Rock music stopped being edgy and also fell off. The age of classic rock has been long over, and the age of rock being looked at as edgy/scary has been over for even longer. Rock had to almost reinvent itself with the birth of heavy metal to appear scary and dangerousat one point. Rap, however, due to the conscious and subconscious perceptions of the young, Black male (or how White America sees the young, Black male) became the King of Everything Scary when it burst onto the scene in the 80s. America saw this as the music of criminals, drug dealers, thugs, gangsters, and street scum who up until now had no voice and didn't deserve one. A couple of guys with long hair who wore spandex and pretended to salute Satan had nothing on Eazy-E, Ice T, and Public Enemy. Their music was brash, unapologetic and drenched in profanity. And on top of it, they didn't even play instruments! But despite these factors, America's infatuation with violence and misogyny (and penchant for looking to Black culture as to what's cool) kept feeding the beast. White America couldn't look away from rap culture but at the same time, didn't want representatives of this new culture living next door to them. Another factor is that rock has been assimilated into pop music to the point where most people can't name off the top of their head a whole lot of true rock groups that are pushing the genre forward. Sure, you have your Black Keys and White Stripes, but when it comes to rap, most youth can name more rappers than they can name rock artists.

The versatility of rap music provides something for everybody. Throughout the past 30 years rap has  evolved way beyond party music.
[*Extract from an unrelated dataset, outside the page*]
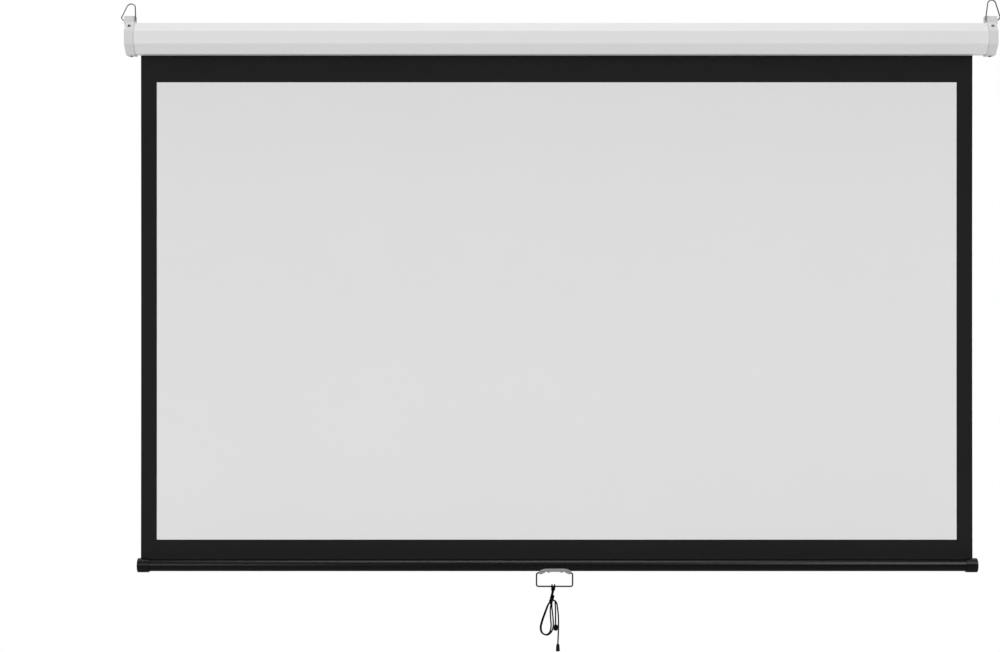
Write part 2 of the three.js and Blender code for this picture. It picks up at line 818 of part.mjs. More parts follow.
// The coil is one unbroken tube.
function springCoil() {
  const steps = springTurns * springStepsPerTurn;
  const rise = (springLength - 2 * springWire) / steps;
  const points = Array.from({ length: steps + 1 }, (_, i) => {
    const angle = (i * 2 * Math.PI) / springStepsPerTurn;
    return onRoller(springLeft + springWire + i * rise)
      .add(at(0, springRadius * Math.cos(angle), springRadius * Math.sin(angle)));
  });
  return coilTube(points, springWire, springSides);
}

// A tube of rings about a coil on the roller's axis, closed at both ends.
function coilTube(points, radius, sides) {
  const vertices = [];
  const faces = [];
  points.forEach((point, i) => {
    const outward = point.clone().sub(onRoller(point.x)).normalize();
    for (let k = 0; k < sides; k += 1) {
      const angle = (k * 2 * Math.PI) / sides;
      vertices.push(point.clone().addScaledVector(outward, radius * Math.cos(angle))
        .addScaledVector(rightward, radius * Math.sin(angle)));
      if (i === points.length - 1) continue;
      const next = (k + 1) % sides;
      const a = i * sides + k;
      const b = i * sides + next;
      faces.push(a, b, a + sides, b, b + sides, a + sides);
    }
  });
  const lastRing = (points.length - 1) * sides;
  for (let k = 1; k < sides - 1; k += 1) {
    faces.push(0, k + 1, k);
    faces.push(lastRing, lastRing + k, lastRing + k + 1);
  }
  const geometry = new THREE.BufferGeometry().setFromPoints(vertices);
  geometry.setIndex(faces);
  return geometry;
}

part('torsion_spring', springCoil(), springSteel);

// Sheet: a black backing with the matt white viewing surface on its front

part('screen_backing',
  block(sheetLeft, sheetRight, backingFront, sheetBack, whiteBottom, rollerZ), blackVinyl);
part('viewing_surface',
  block(sheetMiddle - whiteWidth / 2, sheetMiddle + whiteWidth / 2, sheetFront, backingFront,
    whiteBottom, -whiteTop), whiteVinyl);

// Bottom bar: hem, rod, slotted tube and end caps

const hemRodZ = barZ + hemRodRise;

function sheetHem() {
  const strip = block(sheetLeft, sheetRight, sheetFront, sheetFront + hemThickness,
    hemRodZ, whiteBottom);
  const pocketRadius = hemRodRadius + fit + hemThickness / 2;
  const axis = (x) => at(x, barY, hemRodZ);
  const pocket = rod(pocketRadius, axis(sheetLeft), rightward, sheetWidth);
  const bore = rod(hemRodRadius + fit, axis(sheetLeft - overrun), rightward,
    sheetWidth + 2 * overrun);
  return without(joined(strip, pocket), bore);
}

part('sheet_hem', sheetHem(), blackVinyl);
part('hem_rod', rod(hemRodRadius, at(sheetLeft + fit, barY, hemRodZ), rightward,
  sheetWidth - 2 * fit), zincSteel);

function barTube() {
  const opening = Math.asin(barSlot / 2 / barRadius);
  const sweep = 2 * Math.PI - 2 * opening;
  const outside = Array.from({ length: roundSides }, (_, i) => {
    const angle = Math.PI / 2 - opening - (sweep * i) / (roundSides - 1);
    return flat(barY + barRadius * Math.cos(angle), barZ + barRadius * Math.sin(angle));
  });
  const inside = offset(outside, barWall);
  const tube = prismX([...outside, ...inside.reverse()],
    barLeft + barCapWall + fit, barRight - barCapWall - fit);
  return without(solid(tube), ...saddleScrewHoles());
}

const saddleScrewX = [
  handleMiddle - saddleScrewSpacing / 2,
  handleMiddle + saddleScrewSpacing / 2,
];
const saddleBottom = barZ - barRadius - fit - saddleThickness;

function saddleScrewHoles() {
  return saddleScrewX.map((x) => rod(saddleScrewShank + fit,
    at(x, barY, saddleBottom - overrun), at(0, 0, 1),
    2 * overrun + saddleThickness + fit + barWall));
}

part('bar_tube', barTube(), blackSteel);

function barCap() {
  const bore = barRadius + fit;
  const quarter = Math.PI / 2;
  const edge = Array.from({ length: edgeSteps + 1 }, (_, i) => {
    const angle = (quarter * i) / edgeSteps;
    return [
      barCapRadius - barCapRound + barCapRound * Math.cos(angle),
      barCapLength - barCapRound + barCapRound * Math.sin(angle),
    ];
  });
  return [
    [0, barCapLength - barCapWall],
    [bore, barCapLength - barCapWall],
    [bore, 0],
    [barCapRadius, 0],
    ...edge,
    [0, barCapLength],
  ];
}

function slottedBarCap(inner, way, slotEnd) {
  const slot = block(Math.min(inner - way.x * overrun, slotEnd),
    Math.max(inner - way.x * overrun, slotEnd),
    barY - barSlot / 2, barY + barSlot / 2, barZ, barZ + barCapRadius + overrun);
  return without(solid(turned(barCap(), at(inner, barY, barZ), way)), slot);
}

part('bar_cap_left', slottedBarCap(barLeft + barCapLength, leftward, sheetLeft - hemSideGap),
  blackPlastic);
part('bar_cap_right', slottedBarCap(barRight - barCapLength, rightward, sheetRight + hemSideGap),
  blackPlastic);

// Handle: saddle plate with a rolled knuckle at each end, two screws, and a wire bail

function saddlePlate() {
  const inner = barRadius + fit;
  const outer = inner + saddleThickness;
  const left = handleMiddle - saddleLength / 2;
  const right = handleMiddle + saddleLength / 2;
  const ring = sleeve(inner, outer, at(left, barY, barZ), rightward, saddleLength, roundSides);
  const arch = Array.from({ length: archSteps + 1 }, (_, i) => {
    const reach = Math.cos((i * Math.PI) / archSteps);
    return flat(handleMiddle + (reach * saddleLength) / 2,
      barZ - saddleRise - saddleFall * reach ** saddleFlatness);
  });
  const across = (outline) => prismY(outline, barY - 2 * outer, barY + 2 * outer);
  const keep = across([...arch, flat(left, barZ - 2 * outer), flat(right, barZ - 2 * outer)]);
  const plate = solid(ring).intersect(solid(keep));
  const knuckle = (end, way) => {
    const tip = end + way.x * (knuckleLength + overrun);
    const heel = end + way.x * (knuckleLength - knuckleSlant.length);
    const under = knuckleZ - knuckleRadius;
    const rise = (knuckleSlant.height * (knuckleSlant.length + overrun)) / knuckleSlant.length;
    const slant = across([
      flat(heel, under), flat(tip, under + rise), flat(tip, under - overrun),
      flat(heel, under - overrun),
    ]);
    const barrel = rod(knuckleRadius, at(end, barY, knuckleZ), way, knuckleLength);
    return without(solid(barrel), slant);
  };
  const bore = rod(bailWire + fit, at(left - overrun, barY, knuckleZ), rightward,
    saddleLength + 2 * overrun);
  return without(
    plate.add(knuckle(left, rightward)).add(knuckle(right, leftward)),
    bore,
    ...saddleScrewHoles(),
  );
}

part('handle_saddle', saddlePlate(), greySteel);

saddleScrewX.forEach((x, i) => {
  const shankTop = saddleThickness + 2 * fit + barWall + saddleScrewLength;
  part(`saddle_screw_${i ? 'right' : 'left'}`, turned([
    [0, -saddleScrewHeadHeight],
    [saddleScrewHead * saddleScrewFlatShare, -saddleScrewHeadHeight],
    [saddleScrewHead, -saddleScrewHeadHeight / 2],
    [saddleScrewHead, 0],
    [saddleScrewShank, 0],
    [saddleScrewShank, shankTop],
    [0, shankTop],
  ], at(x, barY, saddleBottom - fit), at(0, 0, 1), boreSides), greySteel);
});

function bail() {
  const inside = saddleLength / 2 - bailGrip;
  const leg = bailWidth / 2;
  const corners = [
    [-inside, knuckleZ], [-leg, knuckleZ], [-leg, bailBottom],
    [leg, bailBottom], [leg, knuckleZ], [inside, knuckleZ],
  ].map(([x, z]) => at(handleMiddle - bailPlay + x, barY, z));
  return wire(filleted(corners, bailCorner, bendSteps), bailWire, wireSides);
}

part('handle_bail', bail(), greyWire);

// Pull cord: a hitch on the bail, a doubled stem, a knot, two loops and two tails

const cordY = barY;
const knotCentre = at(knotPlace.x, cordY, knotPlace.z);

function cordHitch() {
  const inner = bailWire + fit;
  const outer = inner + 2 * cordRadius;
  const round = (middle) => Array.from({ length: cordSides + 1 }, (_, i) => {
    const angle = (i * 2 * Math.PI) / cordSides;
    return [(inner + outer) / 2 + cordRadius * Math.cos(angle),
      middle + cordRadius * Math.sin(angle)];
  });
  const axis = (x) => at(x, cordY, bailBottom);
  const turns = [-hitchSpread, hitchSpread].map((side) =>
    turned(round(0), axis(hitchMiddle + side), rightward, boreSides));
  const bight = rod(cordRadius, at(hitchMiddle - hitchSpread - cordRadius,
    cordY - outer, bailBottom - cordRadius), rightward, 2 * (hitchSpread + cordRadius));
  const wireRoom = rod(inner, axis(hitchMiddle - 2 * outer), rightward, 4 * outer);
  return without(joined(...turns, bight), wireRoom);
}

part('cord_hitch', cordHitch(), blackCord);

// A knot drawn tight, as a ball.
function knotBall(centre, radius) {
  return new THREE.SphereGeometry(radius, boreSides, boreSides / 2)
    .translate(centre.x, centre.y, centre.z);
}

part('cord_knot', knotBall(knotCentre, knotRadius), blackCord);

// Ways that the strands leave the knot, as (x, y, z); each strand starts square to it.
const leave = (x, y, z) => {
  const way = at(x, y, z).normalize();
  return [
    knotCentre.clone().addScaledVector(way, knotRadius + fit),
    knotCentre.clone().addScaledVector(way, knotRadius + fit + 2 * cordRadius),
  ];
};

const hitchFoot = bailBottom - bailWire - 2 * cordRadius - 2 * fit;
const endKnot = at(endKnotPlace.x, cordY - endKnotPlace.ahead, endKnotPlace.z);
const tipTop = at(tipPlace.x, cordY + tipPlace.behind, tipPlace.z);

// Each strand's points, in the order the cord runs, with y measured from the stem.
const drop = (x, y, z) => at(x, cordY + y, z);
const strands = {
  cord_stem_left: [
    drop(-18.7, 0.9, hitchFoot), drop(-18.7, 0.9, hitchFoot - 2.6), drop(-19.3, 0.3, -1327),
    ...leave(-0.08, -0.28, 1).reverse(),
  ],
  cord_stem_right: [
    drop(-15.8, 0.9, hitchFoot), drop(-15.8, 1, hitchFoot - 2.6), drop(-16.9, 1.9, -1327),
    ...leave(0.2, 0.28, 1).reverse(),
  ],
  cord_loop_front: [
    ...leave(-0.62, -0.27, -0.8), drop(-29.6, -3.1, -1356), drop(-37, -3.3, -1374.5),
    drop(-43.6, -3.3, -1393), drop(-46.9, -3.2, -1409.5), drop(-43.2, -3, -1420.8),
    drop(-34, -2.9, -1424.9), drop(-25.5, -2.9, -1419.8), drop(-22, -2.9, -1406.5),
    drop(-22.8, -2.9, -1388), drop(-23.6, -2.9, -1368), ...leave(-0.16, -0.27, -1).reverse(),
  ],
  cord_loop_back: [
    ...leave(-0.55, 0.32, -0.85), drop(-28.2, 2.2, -1356.5), drop(-34.8, 2, -1374.5),
    drop(-41.3, 1.8, -1393), drop(-44.9, 1.6, -1409.5), drop(-41.5, 1.6, -1421.8),
    drop(-32, 1.6, -1426.6), drop(-22.5, 1.6, -1421.2), drop(-17.2, 1.6, -1409),
    drop(-16.6, 1.6, -1396), drop(-18.1, 1.8, -1378), drop(-19.8, 2, -1362),
    ...leave(0.06, 0.32, -1).reverse(),
  ],
  cord_tail_short: [
    ...leave(0.84, -0.3, -0.42), drop(-12.4, -3, -1352.5), drop(-11.6, -3.4, -1364),
    drop(-11.5, -4, -1384), drop(-11.5, -4.2, -1398),
    endKnot.clone().add(at(0, 0, endKnotRadius + fit)),
  ],
  cord_tail_long: [
    ...leave(0.84, 0.3, -0.42), drop(-9.2, 1.9, -1351.5), drop(-6.6, 1.6, -1364),
    drop(-4.8, 1.2, -1384), drop(-4.5, 1, -1404), drop(-5, 0.8, -1424),
    drop(-5.8, 0.8, -1442.4), tipTop.clone().add(at(0, 0, fit)),
  ],
};

function cordStrand(points) {
  const curve = new THREE.CatmullRomCurve3(points, false, 'centripetal');
  const steps = Math.max(3, Math.round(curve.getLength() / cordStep));
  const section = new THREE.Shape(circle(0, 0, cordRadius, cordSides));
  return new THREE.ExtrudeGeometry(section, { steps, bevelEnabled: false, extrudePath: curve });
}

for (const [name, points] of Object.entries(strands)) {
  part(name, cordStrand(points), blackCord);
}

part('cord_end_knot', knotBall(endKnot, endKnotRadius), blackCord);

part('cord_tip', turned([
  [0, 0],
  [tipTopRadius, 0],
  [tipShoulderRadius * tipCrownShare, tipLength * tipDropShares.crown],
  [tipShoulderRadius, tipLength * tipDropShares.shoulder],
  [tipBottomRadius, tipLength],
  [tipMouthRadius, tipLength],
  [tipMouthRadius * tipBoreShare, tipLength * tipDropShares.mouth],
  [0, tipLength * tipDropShares.mouth],
], tipTop, downward, boreSides), blackPlastic);

// Least gap of each looped strand to itself, measured between points one cord radius apart
const neighbours = 5; // points along the curve that are too near in length to count
for (const [name, points] of Object.entries(strands)) {
  if (!name.includes('loop')) continue;
  const curve = new THREE.CatmullRomCurve3(points, false, 'centripetal');
  const samples = curve.getSpacedPoints(Math.round(curve.getLength() / cordRadius));
  let least = Infinity;
  samples.forEach((point, i) => {
    for (let k = i + neighbours; k < samples.length; k += 1) {
      least = Math.min(least, point.distanceTo(samples[k]) - 2 * cordRadius);
    }
  });
  console.log(`${name}: length ${curve.getLength().toFixed(1)} mm, least gap to itself ${
    least.toFixed(2)} mm`);
}

export default screen;
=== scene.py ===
"""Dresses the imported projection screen. Lengths are metres in the part's own frame: X along the
case, Y into the wall, Z up, and the origin level with the keyhole seats on the wall plane."""

import json
import math
from collections import namedtuple

import bpy
from bpy.props import FloatProperty, FloatVectorProperty, IntProperty, PointerProperty
from bpy.types import Operator, Panel, PropertyGroup
from mathutils import Matrix, Vector


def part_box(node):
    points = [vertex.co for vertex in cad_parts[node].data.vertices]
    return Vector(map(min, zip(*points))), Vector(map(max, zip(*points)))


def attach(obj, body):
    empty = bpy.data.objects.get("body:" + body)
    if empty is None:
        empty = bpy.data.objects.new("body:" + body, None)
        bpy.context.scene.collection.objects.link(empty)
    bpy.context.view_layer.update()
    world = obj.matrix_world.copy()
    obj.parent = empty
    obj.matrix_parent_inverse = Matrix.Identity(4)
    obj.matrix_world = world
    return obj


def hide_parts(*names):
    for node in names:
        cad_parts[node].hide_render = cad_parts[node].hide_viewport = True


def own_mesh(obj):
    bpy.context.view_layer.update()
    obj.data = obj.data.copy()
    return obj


bl_info = {
    "name": "Pull-down projection screen",
    "version": (1, 0, 0),
    "blender": (4, 5, 0),
    "location": "View3D > Sidebar > Screen",
    "description": "Finishes the case, roller, sheet, bottom bar, handle and pull cord",
    "category": "Object",
}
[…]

It's the genre known for speaking out against things like police brutality and social injustice. It's great for storytelling. It's great for talking about love. It's great for talking about hate. It's great for talking about a good day. It's great for talking about a bad day. It's great for talking about nothing. It allows for introspective self reflection. And did I mention it's still great for partying and dancing to?! Even if the ultraviolent overtones of 21 Savage don't fit you, you have a Drake (and his many clones) to chill out to. If the garbled ramblings of Lil Yatchy or Migos aren't your cup of tea, you have artists like J-Live and Pharoah Monch out there still flexing their vocabulary. Don't like the beta-male crooning of Drake? You may like the confident, grown man bravado of a Black Thought or Jay-Z...Wanna hear rap from a female perspective? Rapsody, Jean Grae, Bahamadia, Remy Ma, Nicki Minaj, Missy Elliot, Eve, MC Lyte, Rah Digga, Queen Latifah, Snow Da Product, Nitty Scott, Young MA, or one of many others are available to check out. There's literally rap for every personality, every mood, and every age group that's been alive since it's inception.

So taking everything mentioned under consideration, acknowledging that rap music is here to stay, I surely hope it continues to morph, grow, evolve, and continue to be an accurate reflection of the black experience in America.